B.N. was a voice of conscience at my
ear through much of this year. My transition in full public view at
the U.S. Embassy in Romania has played an important role in making
life easier for other trans* employees at the Department of State. The days when an Foreign Service Officer could lose a security clearance and a career by
virtue of being trans* are over. So is my own story of what it was
like to transition as an FSO. B.N. is a great believer in making
one's garden grow. It is now time for me to take care of the garden
that is the rest of my life. Also, as Mara Keisling one remarked to
me, “Being transgender is not a career path.” It is time to move
on.
This is my final entry in
Transgender in State. Thank
you for reading and for following my journey. I hope it has been a
useful window into one woman's experience. It has been an honor to
write here and to know that what I have written is being read.

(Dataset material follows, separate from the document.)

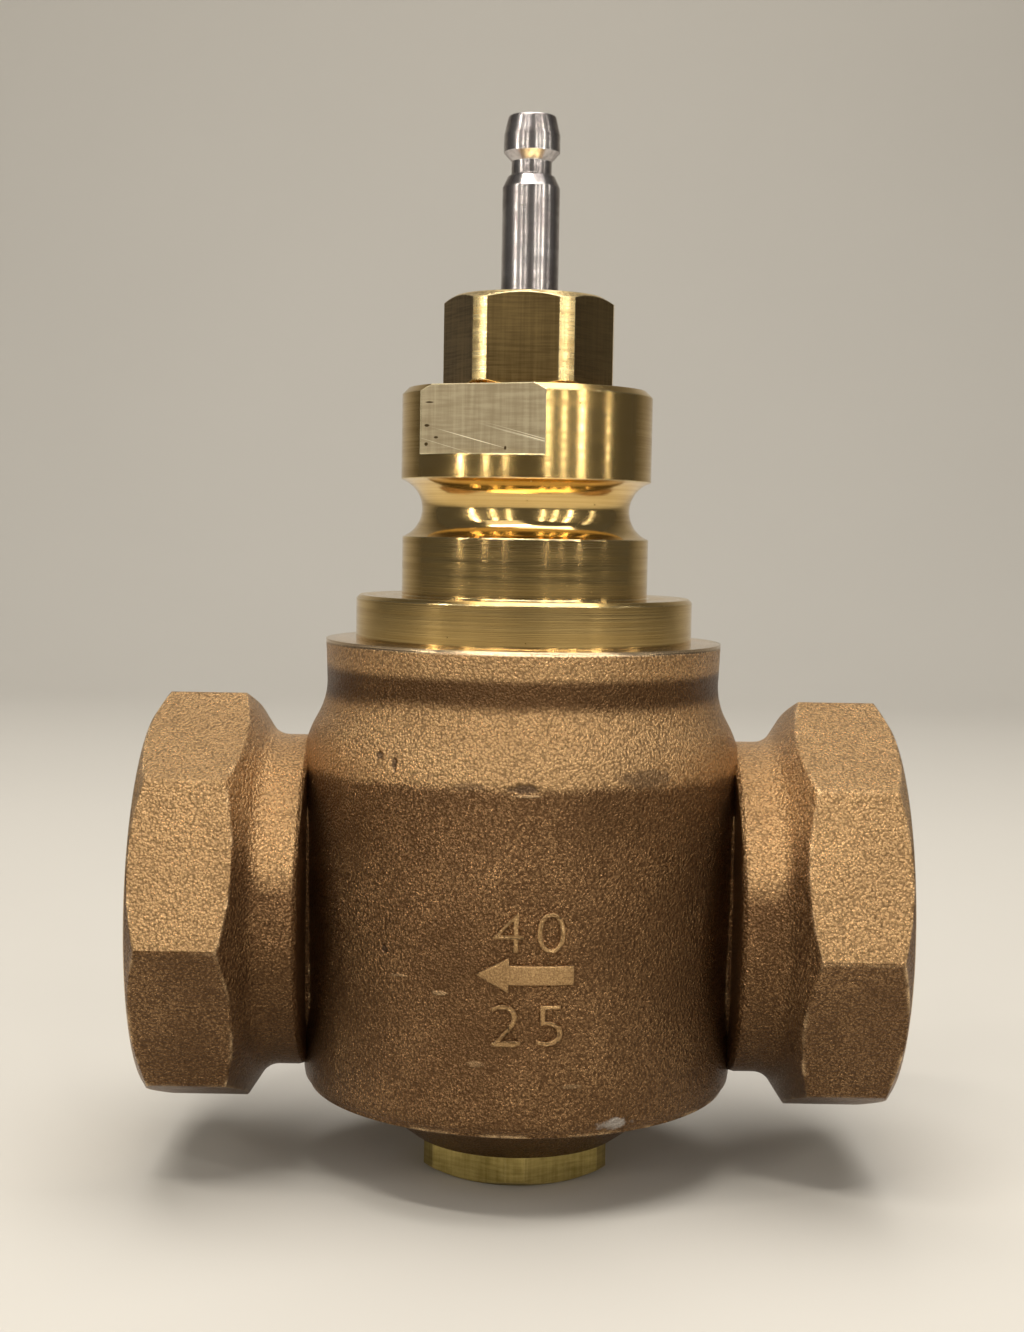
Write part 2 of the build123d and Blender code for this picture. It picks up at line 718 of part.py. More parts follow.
# Flow plug: contour that meters the flow in the seat's bore, with a room for the nut in its tip
flow_plug_tip_r = disc_nut_room_r + flow_plug_tip_w
bulge_r = flow_plug_tip_r + (flow_plug_r - flow_plug_tip_r) * flow_bulge_out
with BuildPart() as flow_plug:
    with BuildSketch(Plane.XZ):
        with BuildLine():
            tip = Polyline(
                (stem_thread_bore_r, disc_washer_z + disc_washer_h),
                (disc_nut_room_r, disc_washer_z + disc_washer_h),
                (disc_nut_room_r, flow_plug_tip_z),
                (flow_plug_tip_r, flow_plug_tip_z),
            )
            contour = ThreePointArc(
                tip @ 1,
                (bulge_r, flow_plug_tip_z + flow_plug_h * flow_bulge_up),
                (flow_plug_r, seal_bottom_z - flow_plug_land),
            )
            Polyline(
                contour @ 1,
                (flow_plug_r, seal_bottom_z),
                (holder_hub_r, seal_bottom_z),
                (holder_hub_r, seal_top_z),
                (stem_thread_bore_r, seal_top_z),
                (stem_thread_bore_r, disc_washer_z + disc_washer_h),
            )
        make_face()
    revolve(axis=Axis.Z)

flow_plug.part.label = "flow_plug"
export_step(flow_plug.part, "parts/flow_plug.step")

# Washer and nut that hold the disc assembly on the stem
with BuildPart() as disc_washer:
    with BuildSketch(Plane.XZ):
        ring_profile(stem_thread_bore_r, disc_nut_room_r - bore_gap, disc_washer_z, disc_washer_h)
    revolve(axis=Axis.Z)

disc_washer.part.label = "disc_washer"
export_step(disc_washer.part, "parts/disc_washer.step")

with BuildPart() as disc_nut:
    with BuildSketch(Plane.XY.offset(disc_nut_z)):
        RegularPolygon(disc_nut_across_flats / 2, hexagon, major_radius=False)
        Circle(stem_thread_bore_r, mode=Mode.SUBTRACT)
    extrude(amount=disc_nut_h)

disc_nut.part.label = "disc_nut"
export_step(disc_nut.part, "parts/disc_nut.step")
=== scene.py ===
from math import cos, pi, radians, sin, sqrt

import bmesh
import bpy
from mathutils import Matrix, Vector, noise


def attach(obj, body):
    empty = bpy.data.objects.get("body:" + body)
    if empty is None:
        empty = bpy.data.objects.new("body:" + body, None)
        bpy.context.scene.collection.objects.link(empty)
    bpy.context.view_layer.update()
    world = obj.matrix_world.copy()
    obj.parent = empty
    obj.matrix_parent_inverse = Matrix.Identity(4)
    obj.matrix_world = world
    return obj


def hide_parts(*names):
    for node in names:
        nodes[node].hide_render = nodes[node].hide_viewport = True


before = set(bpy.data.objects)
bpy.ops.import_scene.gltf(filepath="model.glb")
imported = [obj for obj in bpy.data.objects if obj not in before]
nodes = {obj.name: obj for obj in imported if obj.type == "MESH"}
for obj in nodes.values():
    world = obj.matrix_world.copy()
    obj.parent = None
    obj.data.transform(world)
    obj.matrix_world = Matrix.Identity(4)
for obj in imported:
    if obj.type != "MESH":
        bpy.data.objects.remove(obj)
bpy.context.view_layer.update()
scene = bpy.context.scene
mm = 0.001
print("frame loaded")


# camera, floor and lamps: places in metres, angles in degrees

cameraSetup = {
    "place": (-0.00194, -0.3407, 0.11315),
    "lens": 52.16,
    "sensorHeight": 36,
    "clipStart": 0.01,
    "down": 4.12,
    "roll": 0.98,
}

cameraData = bpy.data.cameras.new("camera")
cameraData.sensor_fit = "VERTICAL"
cameraData.sensor_height = cameraSetup["sensorHeight"]
cameraData.lens = cameraSetup["lens"]
cameraData.clip_start = cameraSetup["clipStart"]
camera = bpy.data.objects.new("camera", cameraData)
scene.collection.objects.link(camera)
tilt = Matrix.Rotation(radians(90 - cameraSetup["down"]), 4, "X")
roll = Matrix.Rotation(radians(cameraSetup["roll"]), 4, "Z")
camera.matrix_world = Matrix.Translation(cameraSetup["place"]) @ tilt @ roll
scene.camera = camera
scene.view_settings.view_transform = "Standard"

studio = {
    "frontEdge": -2.6,
    "wallAt": 1.5,
    "sweep": 0.6,
    "sweepSteps": 24,
    "wallTop": 2.6,
    "halfWidth": 2.8,
    "floorColour": (0.58, 0.555, 0.51),
    "roomColour": (0.42, 0.40, 0.37),
    "roomStrength": 0.22,
}


def addObject(name, bm):
    mesh = bpy.data.meshes.new(name)
    bm.to_mesh(mesh)
    bm.free()
    made = bpy.data.objects.new(name, mesh)
    scene.collection.objects.link(made)
    return made


def smoothFaces(bm):
    for face in bm.faces:
        face.smooth = True


def addSmooth(name, bm):
    bmesh.ops.recalc_face_normals(bm, faces=bm.faces)
    smoothFaces(bm)
    return addObject(name, bm)


def cutAcross(bm, place, across, near=0.0):
    everything = bm.verts[:] + bm.edges[:] + bm.faces[:]
    bmesh.ops.bisect_plane(bm, geom=everything, plane_co=place, plane_no=across, dist=near)


def onlyKind(found, kind):
    return [g for g in found if isinstance(g, kind)]


def makeSweep():
    s = studio
    bm = bmesh.new()
    left = bm.verts.new((-s["halfWidth"], s["frontEdge"], 0))
    right = bm.verts.new((s["halfWidth"], s["frontEdge"], 0))
    edge = [bm.edges.new((left, right))]
    curveAt = s["wallAt"] - s["sweep"]

    def pull(edges, move):
        grown = bmesh.ops.extrude_edge_only(bm, edges=edges)["geom"]
        bmesh.ops.translate(bm, verts=onlyKind(grown, bmesh.types.BMVert), vec=move)
        return onlyKind(grown, bmesh.types.BMEdge)[:1]

    edge = pull(edge, (0, curveAt - s["frontEdge"], 0))
    bmesh.ops.spin(bm, geom=edge + list(edge[0].verts), cent=(0, curveAt, s["sweep"]),
                   axis=(1, 0, 0), angle=pi / 2, steps=s["sweepSteps"])
    top = max(v.co.z for v in bm.verts)
    edge = [e for e in bm.edges if all(abs(v.co.z - top) < 1e-5 for v in e.verts)][:1]
    pull(edge, (0, 0, s["wallTop"] - top))
    bmesh.ops.recalc_face_normals(bm, faces=bm.faces)
    if bm.faces[0].normal.z < 0:
        bmesh.ops.reverse_faces(bm, faces=bm.faces)
    smoothFaces(bm)
    made = addObject("paleSweep", bm)
    return made


def addLamp(name, place, aim, size, power, colour):
    data = bpy.data.lights.new(name, "AREA")
    data.shape = "RECTANGLE"
    data.size, data.size_y = size
    data.energy = power
    data.color = colour
    lamp = bpy.data.objects.new(name, data)
    scene.collection.objects.link(lamp)
    turned = (Vector(aim) - Vector(place)).to_track_quat("-Z", "Y").to_matrix().to_4x4()
    lamp.matrix_world = Matrix.Translation(place) @ turned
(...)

If you wish to follow my continuing
journey, I will be starting a new web journal called, simply, Robyn in State, once I am in Central
Asia. Although I will not forget LGBT issues, they will not occupy central
place. My adventure on the Silk Road is about to begin, and there
will be much to write about. Please consider yourselves welcome to
follow.
In the meantime, farewell and best
wishes to all my readers. May your own journeys bring you to peace,
fulfillment, and much love. Robyn has found hers as she completes
her transition journey, bringing herself home.